Continuous Profiling enables users to profile their code on production systems, which can help them fix abnormal CPU usage, memory leaks, etc. A good primer for continuous profiling can be consulted from Elastic Docs. The CEEMS stack lets users and developers identify which applications or processes to continuously profile and works in tandem with profiling software to monitor these targets.

Technologies involved

Databases

One of the principal objectives of the CEEMS stack is to avoid creating new software and use open-source components as much as possible. It is clear that the stack needs a Time Series Database (TSDB) to store time series metrics of compute units, and Prometheus has proven to be the de facto standard in the cloud-native community for its performance. Thus, CEEMS uses Prometheus (or PromQL-compliant TSDB) as its TSDB. CEEMS also uses a relational DB for storing a list of compute units along with their aggregate metrics from different resource managers. CEEMS uses SQLite for its simplicity and performance. Moreover, CEEMS' relational DB does not need concurrent writes as there is always a single thread (goroutine) fetching compute units from the underlying resource manager and writing them to the DB. Thus, SQLite can be a very good option and avoids having to maintain complex DB servers.

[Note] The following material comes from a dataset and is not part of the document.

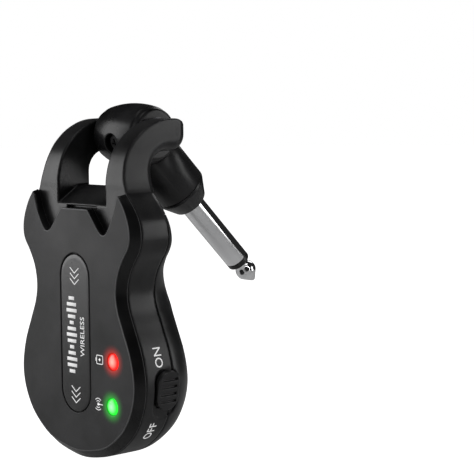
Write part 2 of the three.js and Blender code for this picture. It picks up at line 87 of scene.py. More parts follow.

For the case of continuous profiling, Grafana Pyroscope provides an OSS version of a continuous profiling database, which can be regarded as equivalent to Prometheus for profiling data. Grafana Alloy is the agent that runs on all compute nodes like the Prometheus exporter, which in turn sends profiling data to the Pyroscope server. The CEEMS stack provides a list of targets (processes) that need continuous profiling to Grafana Alloy.

Visualization

Once the metrics are gathered, we need an application to visualize metrics for end users in a user-friendly way. CEEMS uses Grafana, which is also the de facto standard in the cloud-native community. Grafana has very good integration for Prometheus and also for Grafana Pyroscope.